Neither has it been the object of public debate. The bill has been referred to the House Armed Services Committee and the Subcommittee on Military Personnel. Ironically, in previous discussion leading up the bill, Rangel's initiative to restore the draft was described as "an anti-war tactic".

"Rangel opposes war with Iraq and seeks to make the point that many soldiers are volunteers from low-income and minority families. Political leaders, his reasoning goes, would think twice about sending into war the sons and daughters of a more complete cross-section of America. But whether or not one agrees with Rangel's rationale, many Americans would agree that universal service can be a great leveler and a unifying force in society."

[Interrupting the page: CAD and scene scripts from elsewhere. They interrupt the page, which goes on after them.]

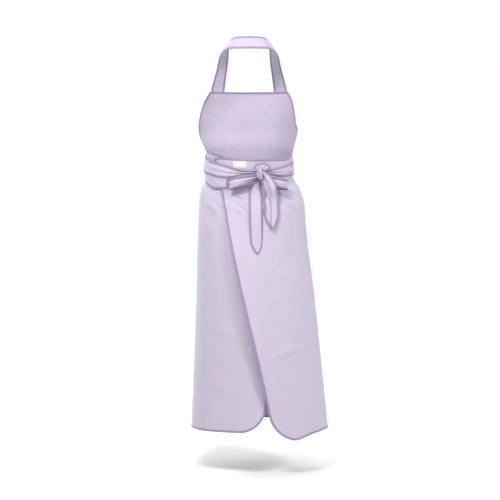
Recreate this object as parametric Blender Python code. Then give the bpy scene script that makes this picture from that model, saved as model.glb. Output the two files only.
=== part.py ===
"""Wrap-around protective apron, in the shape it takes when it is worn and tied.

Frame: metres, +Z up. The wearer faces -Y, so their back is +Y and their right hand is at -X. The origin is
the centre of the waist, at the height of the knot.

Cloth is described on a body surface with two coordinates. The angle psi is in degrees: 0 at the middle of
the back, 90 at the wearer's right, 180 at the front, -90 at the wearer's left. The level is the height
above the tie line, which runs lower at the back than at the front.
"""

import math

import bpy
import numpy as np
from mathutils import Vector

MM = 0.001

# Cloth, tape and ties
CLOTH = 1.0 * MM
TAPE = 1.8 * MM
TAPE_WIDTH = 6.0 * MM
TIE_CLOTH = 1.4 * MM
TIE_TAPE = 2.0 * MM
TIE_WIDTH = 48.0 * MM
SEWN_GAP = 0.8 * MM

# The worn body surface: level, half width, centre x, back depth, front depth, squareness of the section
BODY_SECTIONS = (
    (-0.870, 0.226, -0.034, 0.171, 0.165, 2.0),
    (-0.420, 0.194, -0.020, 0.151, 0.132, 2.0),
    (-0.200, 0.178, -0.009, 0.139, 0.118, 2.0),
    (-0.100, 0.171, -0.007, 0.129, 0.111, 2.0),
    (-0.050, 0.157, -0.002, 0.112, 0.105, 2.0),
    (-0.022, 0.140, 0.000, 0.100, 0.102, 2.0),
    (0.055, 0.139, 0.001, 0.098, 0.105, 2.0),
    (0.140, 0.160, 0.006, 0.098, 0.118, 2.2),
    (0.280, 0.165, 0.000, 0.100, 0.124, 2.5),
)
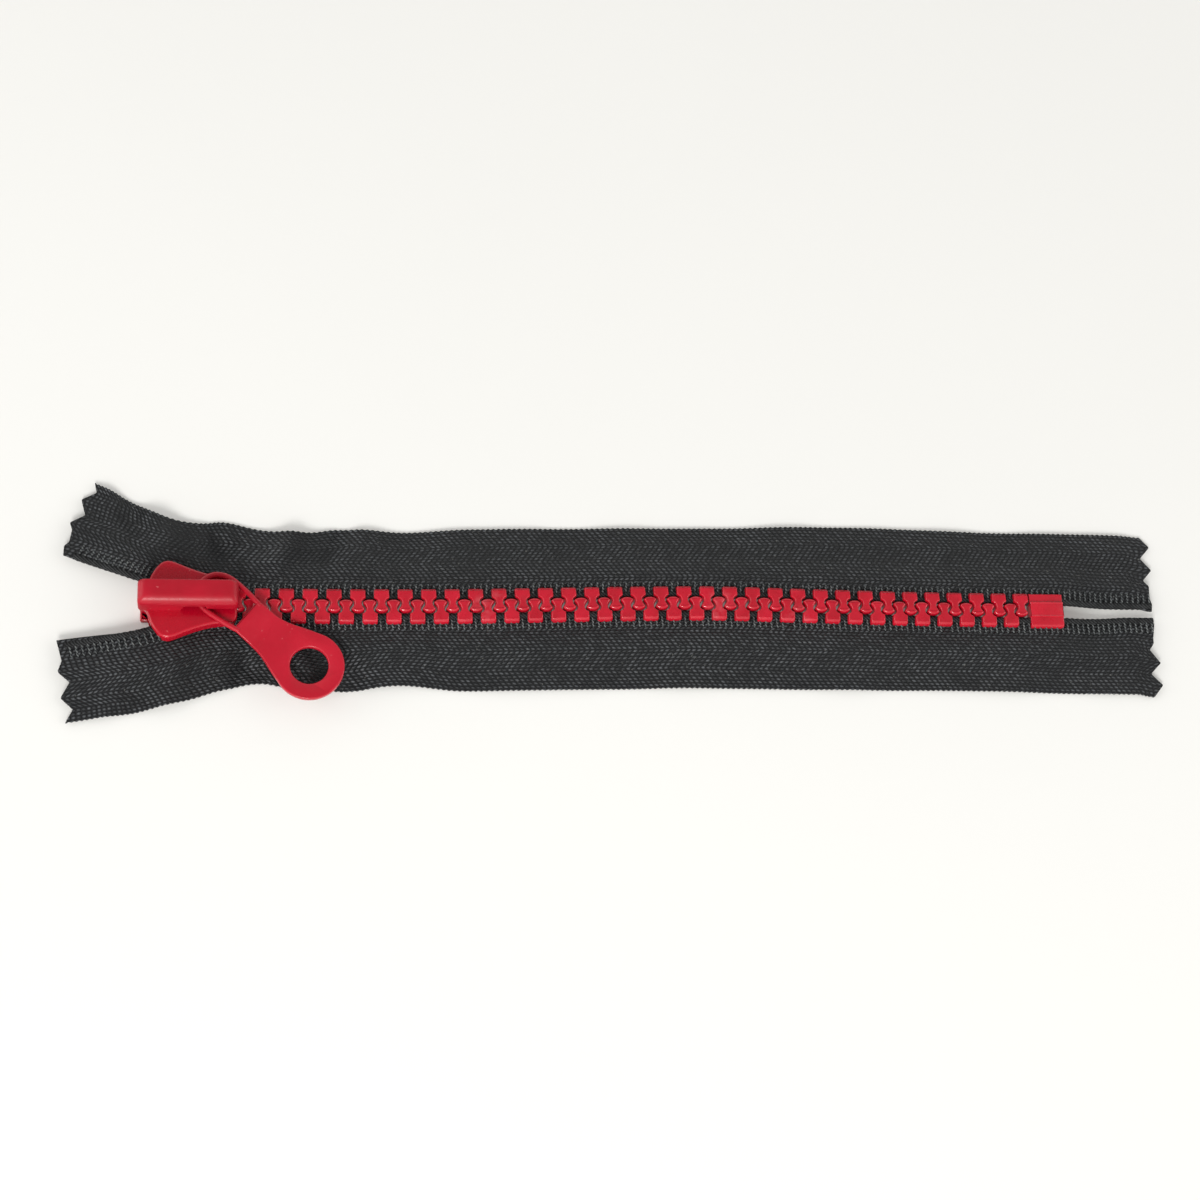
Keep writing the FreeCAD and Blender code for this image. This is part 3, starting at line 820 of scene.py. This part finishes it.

Despite Rangel's antiwar resolve, the bill supports Washington's stated objective to extend the war into new frontiers and to ultmately send an entire generation of young Americans to fight an illegal, and unjust war. It is worth noting in this regard that the Neoconservative Project for a New American Century calls for increasing active duty strength from 1.4 to 1.6 million.

The bill also supports Big Brother. Those who are not sent overseas to the war theater would, according to the clauses of the bill, be inducted into the civilian homeland defense corps and other civilian duties, including the Citizens Corps, the "Neighborhood Watch Teams" and the "Volunteer Police Service" established in partnership with local law enforcement. (see )

While there is at present significant opposition to the bill on both sides of the House, the US military is overextended and lacks the manpower to carry out its global war agenda. This shortage of military personnel is blatantly obvious in Iraq, where the occupation forces are meeting fierce resistance.

The situation regarding the draft could also change if the war were to be extended into Iran. In which case, the substance of this bill could indeed be adopted to meet the manpower requirements of the US military.